A lot more of the audience fled at this point, missing the most rhythmically straight-ahead piece yet. Iyer took the chords of Asian Dub Foundation's "Buzzin'" and put an M-BASE-ish riff on top for "Out the Tunnel." Twisty, knotty horns counterbalanced the simpler rhythm. As part of the simpler structure, the solos became longer -- when Shim soloed, it was the longest outing at the forefront yet by anybody but Haynes or the leader. And when Mahanthappa moved into the spotlight, he also had more time to work, doing so at his most boppish, even including a melodic passage. Haynes soloed muted and electronicized, sounding as if heard from a great distance; with Iyer again using his Fender-Rhodes setting, it was rather reminiscent of Herbie Hancock's Mwandishi group. Iyer then soloed accompanied by bass and drums, but at first he played so sparsely that it was almost more a laid-back conversation among equals than a solo, very spacey. Then his playing became more active, more clearly a solo, but Gilmore also upped the ante with a busy sort of bass'n'drum groove. Sustained horn chords joined as the density and intensity peaked, followed by a rhythm trio coda.

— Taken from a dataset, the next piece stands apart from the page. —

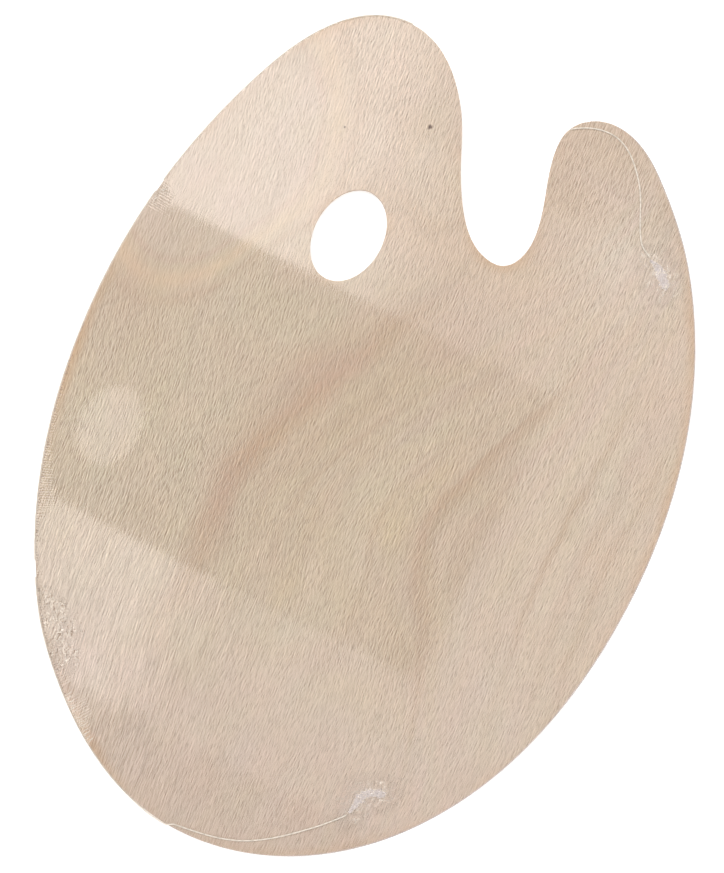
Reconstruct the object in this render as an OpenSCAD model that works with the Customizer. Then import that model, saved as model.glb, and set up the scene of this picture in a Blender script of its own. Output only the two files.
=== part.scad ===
// Oval mixing palette: a three-ply board with a thumb hole and a finger notch,
// sealed in clear shrink film that is trimmed flush at the hole and the notch.
//
// Frame: millimetres, +Z up. The board lies flat, painting face up, in the middle of its
// own bounding box, with its underside on z = 0 and the notch at the +Y end.

/* [Board] */
// Width of the board, across the grain
board_w = 298; // [240:1:360]
// Length of the board, along the grain
board_l = 400; // [320:1:480]
// Thickness of the front and back veneers
veneer_t = 0.9; // [0.6:0.1:1.6]
// Thickness of the cross-grained core veneer
core_t = 1.0; // [0.8:0.1:2.4]
// Thickness of each glue line
glue_t = 0.1; // [0.05:0.05:0.2]

/* [Thumb hole] */
// Width of the oval thumb hole
thumb_w = 33.5; // [28:0.5:38]
// Length of the oval thumb hole
thumb_l = 47; // [38:0.5:54]
// Centre of the thumb hole from the middle of the board, across the grain
thumb_x = -52.3; // [-56:0.1:-48]
// Centre of the thumb hole from the middle of the board, along the grain
thumb_y = 94.7; // [88:0.1:100]
// Lean of the thumb hole towards the notch, in degrees
thumb_lean = 3; // [0:1:10]

/* [Shrink film] */
// Thickness of the shrink film
film_t = 0.05; // [0.03:0.01:0.1]
// Diameter of the welded bead along a film seam
weld_d = 0.7; // [0.5:0.1:1]
// Height of the film gathered at the two folded corners
gather_h = 1.2; // [0.8:0.1:2]
// Height of the film crumpled at the two welded corners
crumple_h = 0.6; // [0.4:0.1:1]

/* [Fineness] */
// Straight steps between two anchors of the outline
outline_steps = 12; // [8:1:20]
// Straight steps around the thumb hole
hole_steps = 72; // [48:4:96]

/* [Hidden] */

// The outline runs anticlockwise through these anchors, drawn for a 298 x 400 blank.
// Each anchor is [x, y, heading], and the heading is in degrees from +X.
DRAWN_W = 298;
DRAWN_L = 400;
OUTLINE = [
    [3, -200, 0],      // foot
    [103, -149, 51],
    [149, 1, 90],      // widest, on the notch's side
    [105, 150, 125],
    [70, 187, 140],
    [40, 200, 181],    // crown of the small lobe
    [19, 181, 270],
    [29, 132, 270],
    [17, 114, 180],    // floor of the finger notch
    [-15, 142, 119],
    [-31, 174, 124],
    [-70, 200, 180],   // crown of the thumb lobe
    [-124, 149, 248],
    [-149, 24, 270],   // widest, on the thumb's side
    [-107, -132, 303],
    [-75, -167, 319]
];
SMALL_CROWN = 5;   // anchor where the rim ends and the notch begins
THUMB_CROWN = 11;  // anchor where the notch ends and the rim begins again

// The weld across the small lobe, from the notch to the right-hand gather.
TOP_WELD = [[21, 188.6, 38], [39.5, 195.4, 0], [62, 180.5, 308], [76, 155, 305], [83, 150.1, 325]];
// The weld across the foot, from the rim to the bottom gather.
BOTTOM_WELD = [[-1, -198.2, 8], [26, -193.1, 18], [59, -170.8, 43], [72, -157, 50]];
// Outline anchors between which the welds run along the rim.
UPPER_CORNER = 12.62;
LEFT_CORNER = 13.92;
FOOT_CROSSING = 15.95;

// Where the film is bunched: [x, y, half the width] along each bunch.
RIGHT_GATHER = [[84.6, 149, 0.9], [90.6, 146.1, 2.6], [95.6, 141.8, 1.5]];
BOTTOM_GATHER = [[72.8, -155, 0.9], [74.4, -146.5, 2.8], [76, -143, 2.6], [83, -140, 2.3]];
LEFT_CRUMPLE = [[-102.6, -130.2, 2], [-91, -138.4, 5], [-84, -145, 4]];
UPPER_CRUMPLE = [[-142.2, 75, 0.8], [-143.2, 69.5, 1.5]];

BOARD_T = 2 * veneer_t + core_t + 2 * glue_t;
BACK_Z = film_t;                     // underside of the back veneer
FRONT_Z = film_t + BOARD_T;          // painting face of the front veneer
TOP_Z = FRONT_Z + film_t;            // outside of the film on the painting face
RIM_Z = BACK_Z + BOARD_T / 2;        // half-way up the board's edge
WELD_R = weld_d / 2;
TUBE_SIDES = 8;
FIT_GAP = 0.05;                      // clearance between neighbouring film details

BEECH = [0.86, 0.76, 0.65];
CORE = [0.80, 0.68, 0.54];
GLUE = [0.62, 0.45, 0.28];
FILM = [0.93, 0.95, 0.97, 0.25];
FROSTED = [0.93, 0.93, 0.94, 0.8];

// ---- curves ----

// Signed change of heading from anchor a to anchor b.
function turn(a, b) = ((b[2] - a[2] + 540) % 360) - 180;

// Handle length that makes a curve between two anchors as round as an arc.
function handle(a, b) =
    let (
        chord = norm([b.x - a.x, b.y - a.y]),
        bend = abs(turn(a, b))
    )
    bend < 1 ? chord / 3 : chord * (2 / 3) * tan(bend / 4) / sin(bend / 2);

function heading(angle) = [cos(angle), sin(angle)];

function cubic(p, q, r, s, t) =
    pow(1 - t, 3) * p + 3 * pow(1 - t, 2) * t * q + 3 * (1 - t) * t * t * r + pow(t, 3) * s;

// Point at the share t of the curve from anchor a to anchor b.
function between(a, b, t) =
    let (
        start = [a.x, a.y],
        end = [b.x, b.y],
        h = handle(a, b)
    )
    cubic(start, start + h * heading(a[2]), end - h * heading(b[2]), end, t);

function fitted(p) = [p.x * board_w / DRAWN_W, p.y * board_l / DRAWN_L];

// Point of the outline at a place such as 3.5, half-way from anchor 3 to anchor 4.
function rim_point(place) =
    let (
        count = len(OUTLINE),
        whole = floor(place),
        a = OUTLINE[whole % count],
        b = OUTLINE[(whole + 1) % count]
    )
    fitted(between(a, b, place - whole));

// Outward normal of the outline at a place.
function rim_normal(place) =
    let (
        step = 0.02,
        along = rim_point(place + step) - rim_point(place - step + len(OUTLINE))
    )
    [along.y, -along.x] / norm(along);

function proud_point(place, out) = rim_point(place) + out * rim_normal(place);

// Places from one to another, with the outline's own spacing.
function places(from, to) = [for (i = [0 : ceil((to - from) * outline_steps)])
    min(to, from + i / outline_steps)];

// Points along an open chain of anchors, both ends included.
function chain(anchors, steps) = concat(
    [for (i = [0 : len(anchors) - 2], k = [0 : steps - 1])
        between(anchors[i], anchors[i + 1], k / steps)],
    [[anchors[len(anchors) - 1].x, anchors[len(anchors) - 1].y]]
);

// ---- outlines ----

ALL_PLACES = [for (i = [0 : len(OUTLINE) * outline_steps - 1]) i / outline_steps];

function in_notch(place) = place > SMALL_CROWN && place < THUMB_CROWN;

module board_outline() {
    polygon([for (p = ALL_PLACES) rim_point(p)]);
}

// The film stands proud of the rim and is flush with the board in the notch.
module film_outline() {
    polygon([for (p = ALL_PLACES) proud_point(p, in_notch(p) ? 0 : film_t)]);
}

module rim_band_outline() {
    rim = places(THUMB_CROWN, SMALL_CROWN + len(OUTLINE));
    polygon(concat(
        [for (p = rim) proud_point(p, film_t)],
        [for (k = [len(rim) - 1 : -1 : 0]) rim_point(rim[k])]
    ));
}

module thumb_outline() {
    translate(fitted([thumb_x, thumb_y])) rotate(-thumb_lean)
        polygon([for (i = [0 : hole_steps - 1])
            let (angle = 360 * i / hole_steps)
            [thumb_w / 2 * cos(angle), thumb_l / 2 * sin(angle)]]);
}

// A layer of the board, from z = low and t thick.
module layer(low, t) {
    translate([0, 0, low]) difference() {
        linear_extrude(t) board_outline();
        translate([0, 0, -1]) linear_extrude(t + 2) thumb_outline();
    }
}

module film_sheet(low) {
    translate([0, 0, low]) difference() {
        linear_extrude(film_t) film_outline();
        translate([0, 0, -1]) linear_extrude(film_t + 2) thumb_outline();
    }
}

// The strips of the painting face that lie outside the two welds. The back film turns over
// the rim and covers them.
module turned_over_strips() {
    reach = 60;
    top = [for (p = chain(TOP_WELD, 6)) fitted(p)];
    foot = [for (p = chain(BOTTOM_WELD, 6)) fitted(p)];
    translate([0, 0, FRONT_Z - 1]) linear_extrude(film_t + 2) {
        polygon(concat([top[0] + [-reach / 4, reach / 4]], top,
            [top[len(top) - 1] + [reach, -reach / 6], [board_w, board_l] * 0.7]));
        polygon(concat([foot[0] + [-reach / 4, -reach / 12]], foot,
            [foot[len(foot) - 1] + [reach * 0.9, -reach / 6], [board_w * 0.3, -board_l * 0.7]]));
    }
}

// ---- tubes and bunches ----

// Direction of a path at its point i.
function path_heading(path, i) =
    let (step = path[min(i + 1, len(path) - 1)] - path[max(i - 1, 0)])
    step / norm(step);

// A tube along a path that is never vertical. Its flats are the radius away from the path.
module tube(path, radius) {
    corner = radius / cos(180 / TUBE_SIDES);
    rings = len(path);
    points = [for (i = [0 : rings - 1], k = [0 : TUBE_SIDES - 1])
        let (
            ahead = path_heading(path, i),
            side = cross([0, 0, 1], ahead) / norm(cross([0, 0, 1], ahead)),
            up = cross(ahead, side),
            angle = 360 * (k + 0.5) / TUBE_SIDES
        )
        path[i] + corner * (cos(angle) * side + sin(angle) * up)];
    walls = [for (i = [0 : rings - 2], k = [0 : TUBE_SIDES - 1])
        let (
            next = (k + 1) % TUBE_SIDES,
            a = i * TUBE_SIDES,
            b = a + TUBE_SIDES
        )
        [a + k, b + k, b + next, a + next]];
    first = [[for (k = [0 : TUBE_SIDES - 1]) k]];
    last = [[for (k = [TUBE_SIDES - 1 : -1 : 0]) (rings - 1) * TUBE_SIDES + k]];
    polyhedron(points, concat(walls, first, last));
}

// Path along the middle of the rim, with the tube's wall on the film.
function rim_run(from, to) = [for (p = places(from, to))
    let (q = proud_point(p, film_t + WELD_R))
    [q.x, q.y, RIM_Z]];

// Path of a weld on the painting face.
function face_run(anchors) = [for (p = chain(anchors, 8))
    let (q = fitted(p))
    [q.x, q.y, TOP_Z + WELD_R]];

// Path from the middle of the rim up over the edge, while it moves on along the rim.
function over_the_edge(from, to) = [for (i = [1 : 8])
    let (
        share = i / 9,
        tilt = 90 * max(0, share * 2 - 1),
        rise = min(1, share * 2),
        q = proud_point(from + (to - from) * share, (film_t + WELD_R) * cos(tilt))
    )
    [q.x, q.y, RIM_Z + (TOP_Z - RIM_Z) * rise + WELD_R * sin(tilt)]];

// Film bunched into a low flat-topped mound on the painting face.
module bunch(spots, height) {
    for (i = [0 : len(spots) - 2])
        hull() for (s = [spots[i], spots[i + 1]])
            translate([fitted(s).x, fitted(s).y, TOP_Z])
                cylinder(h = height, r1 = s[2], r2 = s[2] * 0.6, $fn = 32);
}

// ---- nodes ----

module film_back() {
    color(FILM) {
        film_sheet(0);
        translate([0, 0, film_t]) linear_extrude(BOARD_T) rim_band_outline();
        intersection() {
            film_sheet(FRONT_Z);
            turned_over_strips();
        }
    }
}

module back_veneer() {
    color(BEECH) layer(BACK_Z, veneer_t);
}

module back_glue_line() {
    color(GLUE) layer(BACK_Z + veneer_t, glue_t);
}

module core_veneer() {
    color(CORE) layer(BACK_Z + veneer_t + glue_t, core_t);
}

module front_glue_line() {
    color(GLUE) layer(FRONT_Z - veneer_t - glue_t, glue_t);
}

module front_veneer() {
    color(BEECH) layer(FRONT_Z - veneer_t, veneer_t);
}

module film_front() {
    color(FILM) difference() {
        film_sheet(FRONT_Z);
        turned_over_strips();
    }
}

module film_weld_top() {
    color(FROSTED) {
        tube(face_run(TOP_WELD), WELD_R);
        tube(rim_run(THUMB_CROWN, UPPER_CORNER - FIT_GAP), WELD_R);
    }
}

module film_weld_left() {
    color(FROSTED) tube(rim_run(UPPER_CORNER, LEFT_CORNER - FIT_GAP), WELD_R);
}

module film_weld_bottom() {
    climb = 0.3;
    color(FROSTED) tube(concat(
        rim_run(LEFT_CORNER, FOOT_CROSSING - climb),
        over_the_edge(FOOT_CROSSING - climb, FOOT_CROSSING),
        face_run(BOTTOM_WELD)
    ), WELD_R);
}

module corner_gather_right() {
    color(FROSTED) bunch(RIGHT_GATHER, gather_h);
}

module corner_gather_bottom() {
    color(FROSTED) bunch(BOTTOM_GATHER, gather_h);
}

module corner_crumple_left() {
    color(FROSTED) bunch(LEFT_CRUMPLE, crumple_h);
}

module corner_crumple_upper() {
    color(FROSTED) bunch(UPPER_CRUMPLE, crumple_h);
}

film_back();
back_veneer();
back_glue_line();
core_veneer();
front_glue_line();
front_veneer();
film_front();
film_weld_top();
film_weld_left();
film_weld_bottom();
corner_gather_right();
corner_gather_bottom();
corner_crumple_left();
corner_crumple_upper();
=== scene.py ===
"""Looks of an oval mixing palette: a three-ply board sealed in clear shrink film.

The board is five layers (two face veneers, a cross-grained core and two glue lines). The film is a
front and a back sheet with a welded bead along its seams, and it is crushed at its four corners.
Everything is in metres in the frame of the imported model: +Z up, the painting face up.
"""

import logging
import math
from collections.abc import Callable, Sequence
from dataclasses import dataclass
from enum import Enum
from typing import NamedTuple

import bmesh
import bpy
import numpy as np
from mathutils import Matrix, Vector, geometry, kdtree


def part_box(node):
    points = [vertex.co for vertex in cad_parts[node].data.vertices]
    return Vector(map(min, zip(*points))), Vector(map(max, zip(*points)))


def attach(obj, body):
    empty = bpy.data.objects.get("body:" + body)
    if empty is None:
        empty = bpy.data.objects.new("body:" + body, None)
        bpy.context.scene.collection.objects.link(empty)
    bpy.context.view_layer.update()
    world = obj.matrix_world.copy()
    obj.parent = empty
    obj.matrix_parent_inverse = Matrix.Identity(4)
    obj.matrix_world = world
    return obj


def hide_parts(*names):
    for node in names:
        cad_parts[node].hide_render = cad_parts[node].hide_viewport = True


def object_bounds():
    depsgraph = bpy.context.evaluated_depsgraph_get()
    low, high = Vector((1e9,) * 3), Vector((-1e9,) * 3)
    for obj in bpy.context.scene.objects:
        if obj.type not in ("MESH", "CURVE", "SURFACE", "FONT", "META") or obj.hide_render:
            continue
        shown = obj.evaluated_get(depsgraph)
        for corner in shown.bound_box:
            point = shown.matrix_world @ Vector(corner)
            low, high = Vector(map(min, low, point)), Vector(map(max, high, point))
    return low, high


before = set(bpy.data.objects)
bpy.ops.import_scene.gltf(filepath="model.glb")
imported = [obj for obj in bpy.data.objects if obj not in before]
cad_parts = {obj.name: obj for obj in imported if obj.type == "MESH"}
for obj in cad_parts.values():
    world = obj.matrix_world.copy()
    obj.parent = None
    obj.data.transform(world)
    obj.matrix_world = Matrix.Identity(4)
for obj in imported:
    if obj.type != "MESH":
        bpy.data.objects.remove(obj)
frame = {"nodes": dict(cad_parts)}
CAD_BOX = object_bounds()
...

Once again there was audience exodus. Then came "Good the Ground," announced as a Gilmore feature. Though he began by himself, he was quickly joined by the band; once again, Iyer organized the structure in a non-standard way: he and Shim alternated seemingly charted figures with Mahanthappa and Haynes until they united for a few bars. Then Iyer soloed in a more flowing style than usual before Shim's solo took things back to this band's knotty norm over an accompaniment with surprising accents; Gilmore -- this had been announced as his feature, after all -- was very active, nearly as featured as Shim except volume-wise. Shim's solo vaulted into cries and screams in the freest and most dissonant/atonal playing yet over heavy chords from Iyer. Then came an actual Gilmore solo for which everyone else dropped out; like his grandfather, drum legend Roy Haynes, he favored a very motivic development of his solo, though with enough technical flash at the end for an effective climax before the head wrapped things up.

The evening's last number, eventually announced as "Franity," started with Iyer in mellow solo ballad mode, melodic but with some half-step side-steps in the chord progression and in 10/4 time. When Crump joined, he only played two or three notes per measure at first; it was only after Gilmore joined that the bass became busier. As density built, so did volume. Mahanthappa soloed in a mantric, Coltrane-like way with an oboe-ish timbre at times. One of Iyer's favorite devices surfaced again, long held notes (by Shim and Haynes) to complement not only Mahanthappa going nuts over them but also invigorating bashing by Gilmore and Iyer for a climax before the horns dropped out and we got the last band ID of the set over the rhythm section. The horns rejoined, buzzing and roiling as Iyer chimed, then a further drop-off to solo piano for a couple of bars for a quiet ending to the evening. All skeptics apparently having walked out already, the remaining audience gave vigorous appreciation for the evening's compellingly challenging creations.